Common Era‘s marketing is very different. It is a far smaller company. Just going to its website, there is a much clearer emphasis on ethical production of jewelry, including FAQs on cost and what it takes to produce ethically clean pieces that pay people for production labor. On the front page, it even says, “We use only conflict-free gems and 100% recycled gold and silver. All collections are crafted in our RJC-certified studio — the highest level of ethical and sustainability certification there is.” The business gives 3% to animal welfare projects. Its Instagram is filled with stories about each of the pieces, including one about a recently-released $800 Vestal Virgins pendant that holds deep personal meaning for the person who I’m guessing is the founder. While it sends some email marketing materials based on the outcomes of one’s quiz, its marketing is focused on getting readers to understand what ethical jewelry means and why buying a personally meaningful piece from a company with strict standards is important. I was absolutely floored and stunned to see a blog post from Common Era about Thargelia (written by Sara Long, who isn’t the founder, but who is probably either contracting or working as the company’s marketing person). I’m a bit iffy about their SATOR square piece because I would never do anything with a magical talisman thing that I didn’t understand, but overall, the descriptions of deities and the company’s blog post vibe and its emails are surprisingly harmonious with piety. The company does seem to avoid past tense for the Gods, too.

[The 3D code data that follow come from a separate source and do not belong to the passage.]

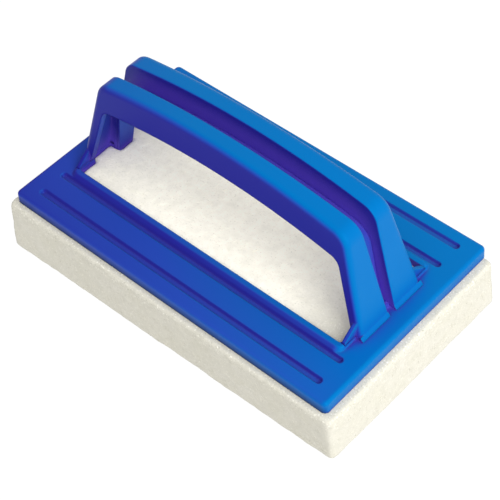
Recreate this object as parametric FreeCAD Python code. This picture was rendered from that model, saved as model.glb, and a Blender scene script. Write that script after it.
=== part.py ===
"""Grout float: a blue plastic pad holder with a double-rail handle, on a thick scouring pad.

X runs along the float, Y across it and Z up. The origin is the centre of the pad's scouring
face, so the float stands on Z = 0. Sizes are in millimetres.
"""
import math
import os

import FreeCAD
import Part

# Scouring pad. Its soft top swells up into the window of the holder.
PAD_LENGTH = 150.0
PAD_WIDTH = 88.5
PAD_THICKNESS = 23.5
PAD_CORNER_RADIUS = 2.0
PAD_EDGE_RADIUS = 1.5
SWELL_HEIGHT = 4.4
SWELL_CLEARANCE = 0.4
SWELL_EDGE_RADIUS = 0.8

# Base frame: a flat plate with nearly upright sides and a large window.
FRAME_LENGTH = 143.4
FRAME_WIDTH = 83.7
FRAME_THICKNESS = 4.8
FRAME_SIDE_SLOPE = 0.15
FRAME_CORNER_RADIUS = 1.9
FRAME_TOP_ROUNDING = 1.3
WINDOW_LENGTH = 120.8
WINDOW_WIDTH = 41.5
WINDOW_CORNER_RADIUS = 1.2

# Raised rim round the window.
RIM_HEIGHT = 1.3
RIM_TOP_WIDTH = 1.9
RIM_SLOPE_WIDTH = 1.5
RIM_END_WIDTH = 1.4
RIM_END_SLOPE_WIDTH = 0.5
RIM_ROUNDING = 0.7

# Two grooves along each long bar.
GROOVE_LENGTH = 129.8
GROOVE_DEPTH = 1.1
GROOVE_BOTTOM_SHARE = 0.45
GROOVE_MOUTH_MARGIN = 0.2
INNER_GROOVE_OFFSET = 25.3
INNER_GROOVE_WIDTH = 2.8
OUTER_GROOVE_OFFSET = 35.5
OUTER_GROOVE_WIDTH = 3.1

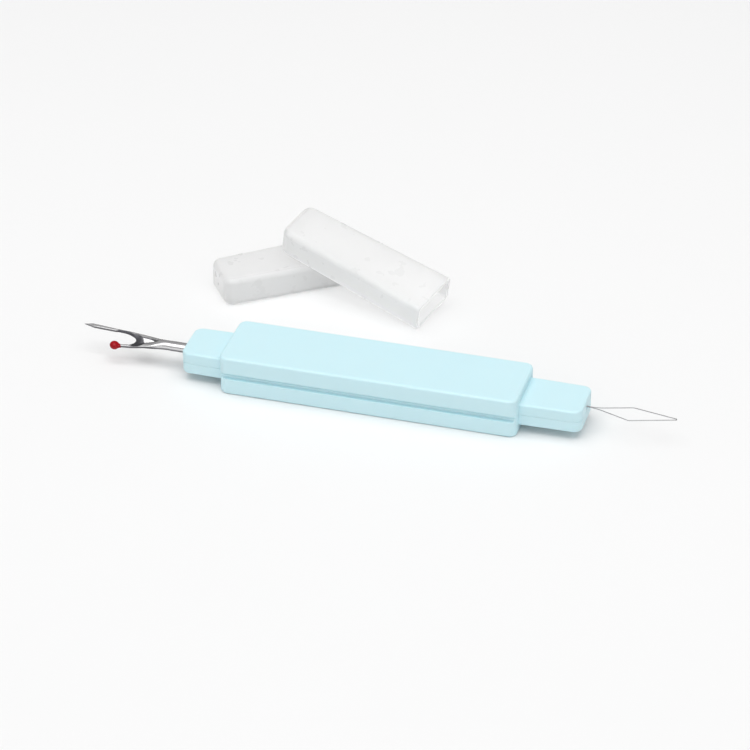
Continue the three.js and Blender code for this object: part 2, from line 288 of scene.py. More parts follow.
def lathe(name, profile, steps=40, looped=False):
    """Turns a profile of (x, radius) points about the X axis."""
    return skin(name, [[(x, py, pz) for py, pz in circle(radius, steps)] for x, radius in profile], looped)


def mirror_pair(value):
    return (-value, value)


# ---------------------------------------------------------------- finishes

def new_finish(name):
    finish = bpy.data.materials.new(name)
    finish.use_nodes = True
    return finish


def surface_of(finish):
    return finish.node_tree.nodes["Principled BSDF"]


def add_node(tree, kind, inputs=None, **settings):
    """Adds one node, with its settings and its inputs, which are values or other nodes' outputs."""
    node = tree.nodes.new(kind)
    for name, value in settings.items():
        setattr(node, name, value)
    connect(tree, node, inputs or {})
    return node


def connect(tree, node, inputs):
    """Sets or links a node's inputs, given by name, or by number where two share a name."""
    for name, value in inputs.items():
        if isinstance(value, bpy.types.NodeSocket):
            tree.links.new(value, node.inputs[name])
        else:
            node.inputs[name].default_value = value


# a Mix node's colour sockets share their names with its number sockets, so they are picked by number
MIX_FIRST, MIX_SECOND, MIX_RESULT = 6, 7, 2


def per(millimetres):
    """Texture scale that gives features of this size, because texture space is in metres."""
    return 1 / (millimetres * MM)


def noise(tree, millimetres, detail=2, stretch=(1, 1, 1)):
    """Noise with features of this size, in the piece's own coordinates."""
    place_in_piece = add_node(tree, "ShaderNodeTexCoord").outputs["Object"]
    mapping = add_node(tree, "ShaderNodeMapping", {"Vector": place_in_piece, "Scale": stretch})
    texture = {"Vector": mapping.outputs["Vector"], "Scale": per(millimetres), "Detail": detail}
    return add_node(tree, "ShaderNodeTexNoise", texture).outputs["Fac"]


def uneven(tree, low, high, millimetres, detail=2):
    """A value that wanders between low and high."""
    span = {"Value": noise(tree, millimetres, detail), "From Min": 0.3, "From Max": 0.7}
    return add_node(tree, "ShaderNodeMapRange", {**span, "To Min": low, "To Max": high}).outputs["Result"]


def mottled(tree, colour, share, millimetres, detail=2):
    """A colour that is darkened in patches, down to this share of itself."""
    dark = [channel * share for channel in colour[:3]] + [1]
    inputs = {"Factor": noise(tree, millimetres, detail), MIX_FIRST: dark, MIX_SECOND: colour}
    return add_node(tree, "ShaderNodeMix", inputs, data_type="RGBA").outputs[MIX_RESULT]


def relief(tree, depth, strength, pattern, under=None):
    """The normal of a noise pattern that is this many millimetres deep. The pattern holds what noise takes,
    and it can lie on top of another relief."""
    inputs = {"Height": noise(tree, *pattern), "Distance": depth * MM, "Strength": strength}
    if under:
        inputs["Normal"] = under
    return add_node(tree, "ShaderNodeBump", inputs).outputs["Normal"]


def moulded_abs(colour):
    """Satin ABS, injection moulded: an even pale blue with a soft sheen, very slightly mottled, over a fine
    spark-eroded mould texture and the faint waviness of a moulded face."""
    finish = new_finish("moulded ABS, pale blue")
    tree = finish.node_tree
    waviness = relief(tree, 0.012, 1, (9, 1))
    # the real texture is about 0.05 mm and is drawn at 0.2 mm so that it shows
    texture = relief(tree, 0.003, 0.6, (0.2, 1), waviness)
    connect(tree, surface_of(finish), {
        "Base Color": mottled(tree, colour, 0.97, 14, 3),
        "Roughness": uneven(tree, 0.36, 0.46, 2.5, 4),
        "IOR": 1.53,
        "Subsurface Weight": 0.12,
        "Subsurface Radius": (0.6, 1.0, 1.1),
        "Subsurface Scale": 1 * MM,
        "Normal": texture,
    })
    return finish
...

The people purchasing from Common Era, insofar as one can determine from product reviews, don’t seem to be caught up in a consumerist cycle — as I noticed when initially looking into this, most people are purchasing its pieces to mark something extremely significant. I could definitely see someone doing a lifetime dedication to Vesta dropping money on an $800 pendant — or someone who is Athenaic doing the same for Athene dropping similar on the Athene one — to mark out something that is as significant as a wedding. (Note: I’d say more significant than a wedding because we’re talking about the well-being of the soul and her statement of commitment to her God, but I’m probably in the minority here with that opinion.) If Common Era were to do an Apollon piece (one that’s not based on the coin that everyone does or the Belvedere, which are so overdone and not what I’m looking for; I’d love one of the Kylix of Apollon), I would strongly consider getting it. That is very effective marketing and a positive feedback loop, and all because they’re making someone who is a devotee of the Gods feel comfortable with them. It must take a lot of work to be respectful when marketing to an audience of both polytheists and atheists — people who are buying occasion-significant jewelry for a variety of reasons.

Those are my appended thoughts. Again, I don’t think that any of this jewelry is inherently problematic, just that it’s important to be mindful of consumerism when we think about how we use physical signifiers like jewelry as part of our devotional practice and to be critical of the messages that these companies are sending. Ideally, we would be buying from polytheist artisans; however, there are additional considerations (ethical sourcing, metal allergies, durability, specific product availability, and so on) that complicate this space. It’s been so interesting to watch what these businesses are doing and to think critically about the differences between selling spirituality and selling spirituality-supporting products.